** BEGIN **
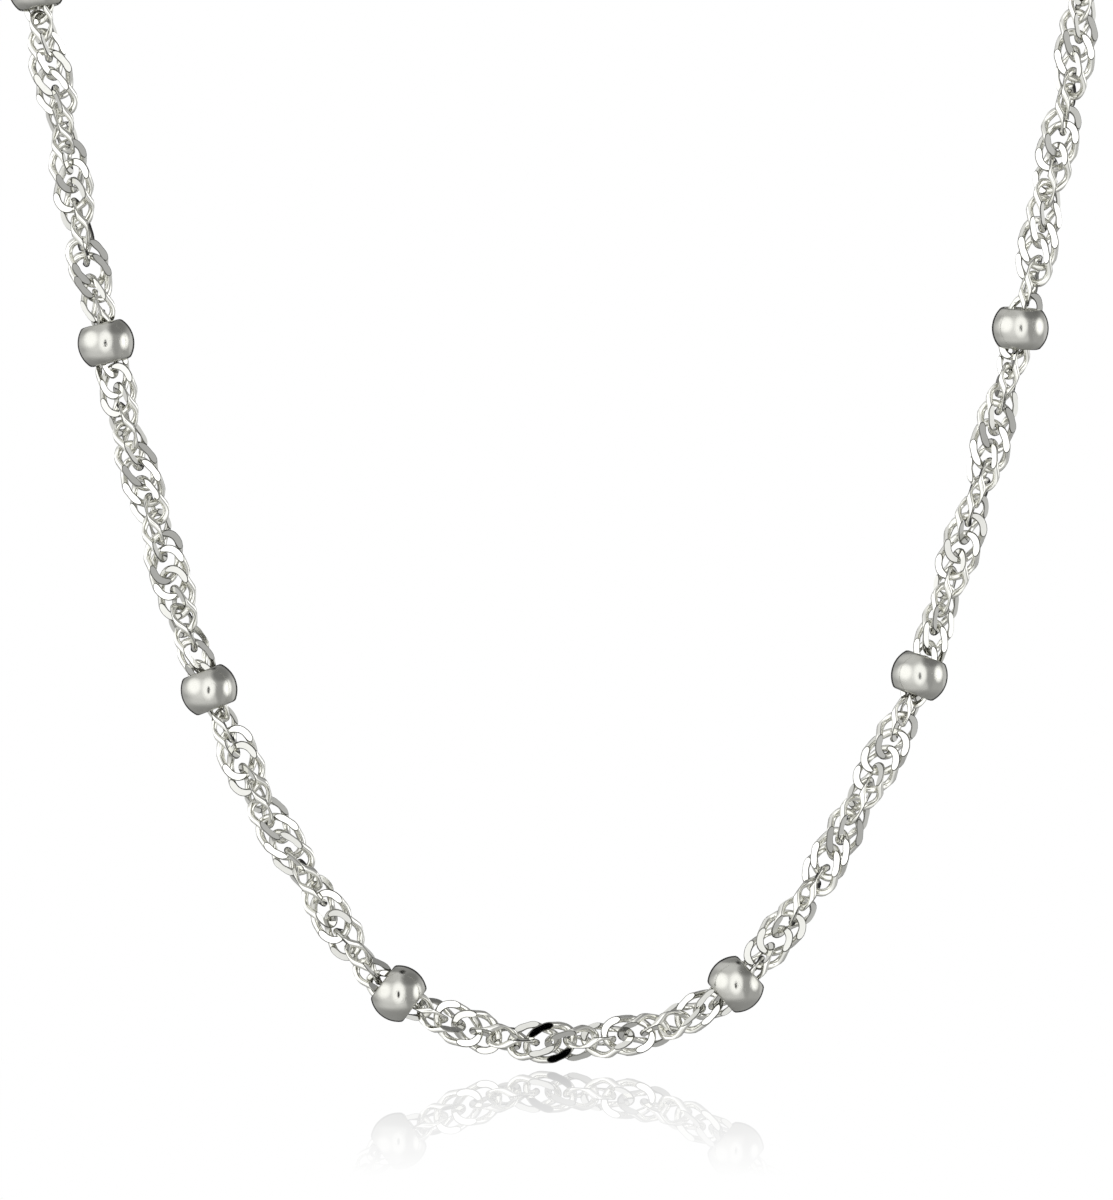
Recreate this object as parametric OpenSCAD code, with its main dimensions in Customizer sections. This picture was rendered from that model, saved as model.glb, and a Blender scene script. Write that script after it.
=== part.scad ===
// Twisted silver neck chain with hollow barrel beads along it and a spring ring clasp.
// The front hangs free under its own weight, the back lies round the neck.
// Origin: the middle of the neck, level with the chain at the back. Front is -Y, +Z is up.

/* [Loop] */
// Distance from one bead to the next, along the chain
bead_pitch = 19.05; // [17:0.05:21]
// Beads on each half of the loop
half_beads = 12; // [10:1:13]
// Radius of the curve at the lowest point of the hanging front
hang_r = 15.6; // [13:0.1:19]
// Radius of the bend over each side of the neck
turn_r = 18; // [14:0.5:24]
// How far the chain has slipped round the loop towards +X
slip = 0.4; // [-0.8:0.1:0.8]

/* [Chain] */
// Thickness of the chain where it runs through a bead, across corners
chain_d = 1.7; // [1.4:0.05:1.8]

/* [Beads] */
// Diameter of a bead at its middle
bead_d = 3; // [2.8:0.05:3.4]
// Length of a bead between its two cut ends
bead_l = 2.1; // [1.7:0.05:2.2]
// Wall of a hollow bead
bead_wall = 0.2; // [0.15:0.01:0.3]
// Free space all round the chain in the ends of a bead
bead_play = 0.1; // [0.08:0.01:0.14]
// How hard a bead pulls the hanging chain down, as a length of bare chain
bead_heft = 7.9; // [4:0.1:12]

/* [Clasp] */
// Diameter of the clasp's hoop, over its wire
hoop_d = 5.5; // [5:0.1:7]
// Thickness of the hoop
hoop_wire = 1.1; // [0.9:0.05:1.3]
// Diameter of the small eye on the hoop, over its wire
eye_d = 1.9; // [1.8:0.05:2.2]
// Thickness of the eye
eye_wire = 0.4; // [0.35:0.05:0.45]
// Diameter of the thumb knob that opens the hoop
knob_d = 0.6; // [0.5:0.05:0.8]
// How far the knob stands out of the hoop
knob_h = 0.7; // [0.5:0.05:0.9]

/* [Rings] */
// Diameter of the catch ring and the jump ring, over the wire
ring_d = 3.05; // [2.8:0.05:3.6]
// Thickness of both rings
ring_wire = 0.45; // [0.35:0.05:0.5]
// Free space between linked rings, and between a ring and the chain's end
link_gap = 0.15; // [0.1:0.01:0.2]

/* [Hidden] */
$fn = 48;

// Sides of the chain's outline, and the most that a straight stretch may cut off a bend
chain_sides = 8;
bend_cut = 0.25;
// Longest stretch between two sections, and the straight stretch through a bead
longest_step = 5 * chain_d;
seat_l = bead_l + chain_d / 3;

// Lengths along the loop, from the lowest point to the middle of the back
half_len = half_beads * bead_pitch;
quarter = 90 * PI / 180;
turn_len = quarter * turn_r;

// Beads: place of bead i along the chain, and how many hang below s
function bead_at(i) = (i + 0.5) * bead_pitch;
function beads_below(s) = floor(s / bead_pitch + 0.5);

// The hanging front: at s it carries this length of bare chain, and its sideways pull is hang_r
function load(s, n) = s + n * bead_heft;
function pull(s) = [hang_r, load(s, beads_below(s))];
// Distance out and height of a bare chain at load u
function bare(u) = [hang_r * ln((u + norm([u, hang_r])) / hang_r), norm([u, hang_r])];
// The same above the lowest point of the front, with n beads hanging below s
function hang(s, n) =
    n < 1 ? bare(s) - bare(0)
    : bare(load(s, n)) - bare(load(bead_at(n - 1), n)) + hang(bead_at(n - 1), n - 1);
function hang_x(s) = hang(s, beads_below(s))[0];
function hang_z(s) = hang(s, beads_below(s))[1];
function back_r(s) = hang_x(s) + turn_r * hang_r / norm(pull(s));

// Length of the hanging front on one side, found by closing the loop on its whole length
settle_rounds = 8;
function settle(s, n) = n < 1 ? s : settle(half_len - turn_len - quarter * back_r(s), n - 1);
drop_len = settle(half_len / 2, settle_rounds);
loop_r = back_r(drop_len);

// Where the front ends, and which way it points there
up = [pull(drop_len)[0], 0, pull(drop_len)[1]] / norm(pull(drop_len));
top = [hang_x(drop_len), -turn_r, -turn_r * up.z];
low_z = top.z - hang_z(drop_len);

function turn_a(s) = (s - drop_len) / turn_len * 90;
function back_a(s) = (s - drop_len - turn_len) / loop_r * 180 / PI;
function on_front(s) = s <= drop_len;
function on_turn(s) = s <= drop_len + turn_len;

// Point, direction and inward normal of the loop's +X half, s from the lowest point
function right_place(s) =
    on_front(s) ? [hang_x(s), -turn_r, low_z + hang_z(s)]
    : on_turn(s) ? top + turn_r * (sin(turn_a(s)) * up + [0, 1 - cos(turn_a(s)), 0])
    : loop_r * [cos(back_a(s)), sin(back_a(s)), 0];
function right_along(s) =
    on_front(s) ? [pull(s)[0], 0, pull(s)[1]] / norm(pull(s))
    : on_turn(s) ? cos(turn_a(s)) * up + [0, sin(turn_a(s)), 0]
    : [-sin(back_a(s)), cos(back_a(s)), 0];
function right_inward(s) =
    on_front(s) ? [-pull(s)[1], 0, pull(s)[0]] / norm(pull(s))
    : on_turn(s) ? [-up.z, 0, up.x]
    : [-cos(back_a(s)), -sin(back_a(s)), 0];

// The same for the whole loop: s runs below zero on the -X half
function flip(v) = [-v.x, v.y, v.z];
function place(s) = s < 0 ? flip(right_place(-s)) : right_place(s);
function along(s) = s < 0 ? -flip(right_along(-s)) : right_along(s);
function inward(s) = s < 0 ? flip(right_inward(-s)) : right_inward(s);
function bend_at(s) =
    on_front(s) ? pull(s) * pull(s) / hang_r
    : on_turn(s) ? turn_r : loop_r;

// Hole through a bead
bore_d = chain_d + 2 * bead_play;

// Clasp and rings, measured from the middle of the hoop along the chain
hoop_r = (hoop_d - hoop_wire) / 2;
eye_r = (eye_d - eye_wire) / 2;
ring_r = (ring_d - ring_wire) / 2;
catch_at = hoop_r - hoop_wire / 2 - link_gap - ring_wire / 2 + ring_r;
eye_at = hoop_d / 2 + eye_r - eye_wire / 2;
jump_at = eye_at + eye_r - eye_wire / 2 - link_gap - ring_wire / 2 + ring_r;
knob_turn = 60;
clasp_at = slip - half_len;
chain_end_right = half_len - catch_at - ring_d / 2 - link_gap;
chain_end_left = half_len - jump_at - ring_d / 2 - link_gap;

// Sections of one half of the chain: where they lie along it, from the middle outwards
function parts(a, b) = ceil((b - a) / min(longest_step, sqrt(8 * bend_cut * bend_at((a + b) / 2))));
function split(a, b) = [for (k = [1:parts(a, b)]) a + (b - a) * k / parts(a, b)];
function seat_start(i) = bead_at(i) - seat_l / 2;
function seat_end(i) = i < 0 ? 0 : bead_at(i) + seat_l / 2;
function sections(chain_end) = concat(
    [0],
    [for (i = [0:half_beads - 1]) each concat(split(seat_end(i - 1), seat_start(i)), [seat_end(i)])],
    split(seat_end(half_beads - 1), chain_end)
);

// One section: a regular outline round the chain, square to it
function section(s) = [
    for (k = [0:chain_sides - 1])
        let (turn = (k + 0.5) * 360 / chain_sides)
            place(s) + chain_d / 2 * (cos(turn) * inward(s) + sin(turn) * cross(along(s), inward(s)))
];

// A swept solid through the sections at the given places along the loop, in rising order
module sweep(stops) {
    n = chain_sides;
    last = (len(stops) - 1) * n;
    sides = [
        for (j = [0:len(stops) - 2], k = [0:n - 1])
            let (a = j * n + k, b = j * n + (k + 1) % n)
                each [[a, a + n, b], [b, a + n, b + n]]
    ];
    caps = [[for (k = [0:n - 1]) k], [for (k = [n - 1:-1:0]) last + k]];
    polyhedron(points = [for (s = stops) each section(s)], faces = concat(sides, caps));
}

module wire_ring(r, wire) {
    rotate_extrude() translate([r, 0]) circle(d = wire);
}

// Places children at s on the level back of the loop, X along the chain
module on_back(s) {
    translate(place(s)) rotate([0, 0, atan2(along(s).y, along(s).x)]) children();
}

module chain_right() {
    color("silver") sweep([for (c = sections(chain_end_right)) c + slip]);
}

module chain_left() {
    ends = sections(chain_end_left);
    color("silver") sweep([for (k = [len(ends) - 1:-1:0]) slip - ends[k]]);
}

// A hollow ball, cut flat at both ends and drilled for the chain
module barrel_bead() {
    color("gainsboro") intersection() {
        difference() {
            sphere(d = bead_d);
            sphere(d = bead_d - 2 * bead_wall);
            cylinder(h = 2 * bead_d, d = bore_d, center = true);
        }
        cylinder(h = bead_l, d = 2 * bead_d, center = true);
    }
}

// The bead at c along the chain sits on the straight stretch through it
module bead(c) {
    from = place(c + slip - seat_l / 2);
    to = place(c + slip + seat_l / 2);
    run = (to - from) / norm(to - from);
    translate((from + to) / 2) rotate([0, acos(run.z), atan2(run.y, run.x)]) barrel_bead();
}

// Spring ring: hoop, fixed eye and thumb knob, one solid
module clasp() {
    color("silver") on_back(clasp_at) rotate([90, 0, 0]) {
        wire_ring(hoop_r, hoop_wire);
        translate([eye_at, 0, 0]) wire_ring(eye_r, eye_wire);
        rotate([0, 0, knob_turn]) translate([hoop_r, 0, 0]) rotate([0, 90, 0])
            cylinder(h = hoop_wire / 2 + knob_h, d = knob_d);
    }
}

module catch_ring() {
    color("silver") on_back(clasp_at + 2 * half_len - catch_at) wire_ring(ring_r, ring_wire);
}

module jump_ring() {
    color("silver") on_back(clasp_at + jump_at) wire_ring(ring_r, ring_wire);
}

function bead_name(side, i) = str("bead_", side, "_", i < 9 ? "0" : "", i + 1);

chain_right();
chain_left();
clasp();
catch_ring();
jump_ring();
for (i = [0:half_beads - 1]) {
    bead(bead_at(i));
    bead(-bead_at(i));
}
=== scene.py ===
"""Dresses a twisted silver neck chain with hollow barrel beads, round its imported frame.

Interlocking filed links replace the chain's plain tubes, and finer shells replace the beads. Lengths
are in metres. The frame's origin is the middle of the neck, front is -Y and +Z is up.
"""

import logging
import math
from dataclasses import dataclass
from enum import Enum, IntEnum
from functools import cached_property

import bmesh
import bpy
import numpy as np
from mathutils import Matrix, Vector

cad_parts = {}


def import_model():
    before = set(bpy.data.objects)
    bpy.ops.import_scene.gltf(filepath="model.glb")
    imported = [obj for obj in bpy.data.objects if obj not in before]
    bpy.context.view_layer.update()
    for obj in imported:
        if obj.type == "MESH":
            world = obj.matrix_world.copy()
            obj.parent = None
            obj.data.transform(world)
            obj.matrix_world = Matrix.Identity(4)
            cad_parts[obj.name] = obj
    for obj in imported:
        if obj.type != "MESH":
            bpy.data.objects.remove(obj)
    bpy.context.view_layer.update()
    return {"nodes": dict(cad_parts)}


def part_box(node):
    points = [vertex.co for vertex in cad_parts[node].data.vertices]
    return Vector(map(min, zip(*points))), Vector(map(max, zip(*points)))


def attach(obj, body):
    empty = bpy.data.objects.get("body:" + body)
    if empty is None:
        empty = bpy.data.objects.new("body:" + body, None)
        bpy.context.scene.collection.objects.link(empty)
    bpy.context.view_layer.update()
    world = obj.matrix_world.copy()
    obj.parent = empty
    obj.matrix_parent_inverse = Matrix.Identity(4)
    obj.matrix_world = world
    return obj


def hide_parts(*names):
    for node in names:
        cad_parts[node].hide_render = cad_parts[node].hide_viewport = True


MM = 0.001
LOG = logging.getLogger("chain")
Triple = tuple[float, float, float]


class Slot(Enum):
    """Two material slot names of the record, for the chain and the beads; nothing here uses them."""

    CHAIN = "chain"
    BEADS = "beads"


class Look(IntEnum):
    """Material numbers of a link's faces, by the names of their finishes."""

    WIRE = 0
    CUT = 1
    EDGE = 2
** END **
GOAL OF THE EXERCISE: Take exactly the lines from the one containing "function bead_name(side, i)" through the one containing "cad_parts[node].hide_render = cad_parts[node].hide_viewport" in the data above, and output them with nothing added.

ANSWER TO THE TASK:
function bead_name(side, i) = str("bead_", side, "_", i < 9 ? "0" : "", i + 1);

chain_right();
chain_left();
clasp();
catch_ring();
jump_ring();
for (i = [0:half_beads - 1]) {
    bead(bead_at(i));
    bead(-bead_at(i));
}
=== scene.py ===
"""Dresses a twisted silver neck chain with hollow barrel beads, round its imported frame.

Interlocking filed links replace the chain's plain tubes, and finer shells replace the beads. Lengths
are in metres. The frame's origin is the middle of the neck, front is -Y and +Z is up.
"""

import logging
import math
from dataclasses import dataclass
from enum import Enum, IntEnum
from functools import cached_property

import bmesh
import bpy
import numpy as np
from mathutils import Matrix, Vector

cad_parts = {}


def import_model():
    before = set(bpy.data.objects)
    bpy.ops.import_scene.gltf(filepath="model.glb")
    imported = [obj for obj in bpy.data.objects if obj not in before]
    bpy.context.view_layer.update()
    for obj in imported:
        if obj.type == "MESH":
            world = obj.matrix_world.copy()
            obj.parent = None
            obj.data.transform(world)
            obj.matrix_world = Matrix.Identity(4)
            cad_parts[obj.name] = obj
    for obj in imported:
        if obj.type != "MESH":
            bpy.data.objects.remove(obj)
    bpy.context.view_layer.update()
    return {"nodes": dict(cad_parts)}


def part_box(node):
    points = [vertex.co for vertex in cad_parts[node].data.vertices]
    return Vector(map(min, zip(*points))), Vector(map(max, zip(*points)))


def attach(obj, body):
    empty = bpy.data.objects.get("body:" + body)
    if empty is None:
        empty = bpy.data.objects.new("body:" + body, None)
        bpy.context.scene.collection.objects.link(empty)
    bpy.context.view_layer.update()
    world = obj.matrix_world.copy()
    obj.parent = empty
    obj.matrix_parent_inverse = Matrix.Identity(4)
    obj.matrix_world = world
    return obj


def hide_parts(*names):
    for node in names:
        cad_parts[node].hide_render = cad_parts[node].hide_viewport = True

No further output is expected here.